3 Responses to “Visual Effects in Low Budget Features: How and Why?”

  1. I’ve been creating CGI for 17 years and have been fortunate to work for some of the biggest companies in VFX. By far the most exciting and rewarding projects I’ve been a part of have been in the low budget or indie category as for an artist these can offer the most creative involvement or opportunity for having your own artistic imprint on a small piece of cinematic or television history.

    I love and am inspired by film of all kinds but I don’t believe 3D animation offers any new insights into “character”. I do however believe it can offer storytellers a broader palette within which to explore ideas. The visual world in which a story can be set or the depths to which a genre can take an audience, even if it just hints at it or tricks the eye by simply adding subtle elements to existing shot footage.

    Two years ago I started a small VFX studio in north London (LUME) to offer VFX, especially creature animation to indie projects of all kinds. If you require help with your project or you’re even just looking for consultation on how to approach your script with vfx in mind, please don’t hesitate to get in touch as I’m keen to make a true indie VFX house really work.


  2. Thanks so much for your thoughts and offer of help, Adam – great to hear that the most exciting and rewarding projects have been low budget, in part because they allowed you to leave a stronger creative imprint.

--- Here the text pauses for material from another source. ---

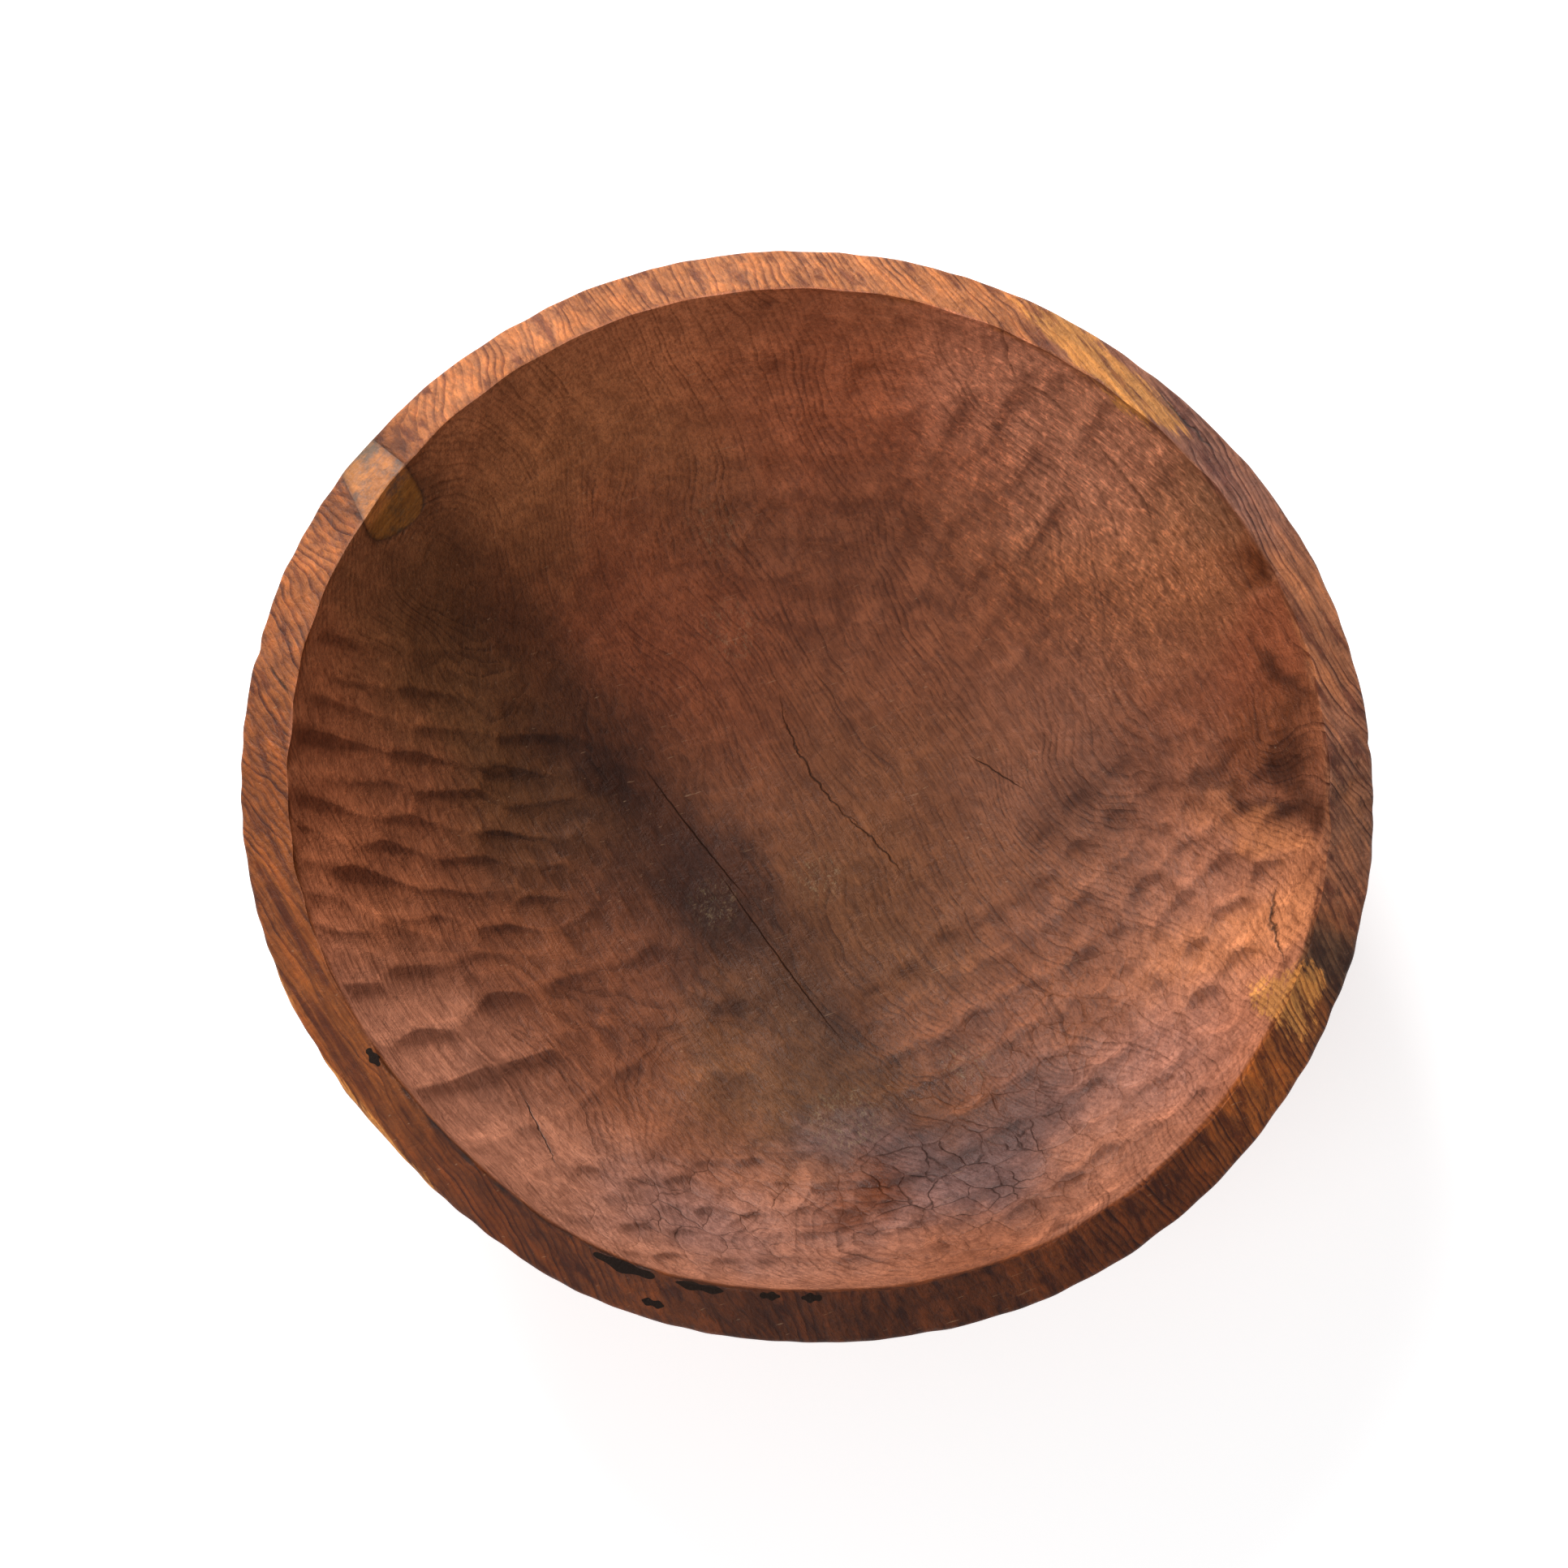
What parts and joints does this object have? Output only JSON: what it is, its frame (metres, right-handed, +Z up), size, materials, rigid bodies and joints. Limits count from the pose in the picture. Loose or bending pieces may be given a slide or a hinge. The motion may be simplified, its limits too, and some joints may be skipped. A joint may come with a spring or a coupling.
{
  "type": "hewn wooden bowl",
  "caption": "Wide thick-walled bowl hewn from one block of reddish hardwood, with a sloping flat rim, a let-in rim patch and dark-filled cracks.",
  "frame": {"origin": "centre of the flat foot's underside, where the bowl stands", "axes": "+Z up out of the mouth, +X to the right and +Y away in the widest view, with the grain running from upper left to lower right as seen from above"},
  "size_m": [0.5023, 0.5009, 0.155],
  "materials": {
    "bowl_wood": "hand-cut, oiled, satin",
    "patch_wood": "hand-cut, oiled, satin",
    "dark_filler": "rough, matt"
  },
  "bodies": {
    "root": {"bowl_body": "bowl_wood", "rim_patch": "patch_wood", "long_crack_filler": "dark_filler", "short_crack_filler": "dark_filler", "left_spot_filler": "dark_filler", "right_spot_filler": "dark_filler", "band_spot_filler": "dark_filler", "notch_filler": "dark_filler"}
  },
  "joints": []
}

    Your thoughts on how 3D animation can add to the visual palette are also interesting. Our question ‘Can 3D bring us closer to character?” is actually referring to Stereo 3D rather then 3D animation (I can see we’re going to get confused about language a lot!). In our lab discussions so far, we’ve been wondering whether Stereo 3D might allow us a different way of understanding character – through how the audience is able to instinctively interpret the additional stereo 3D element of body movement within space.

    Look forward to hearing more of your thoughts as we progress!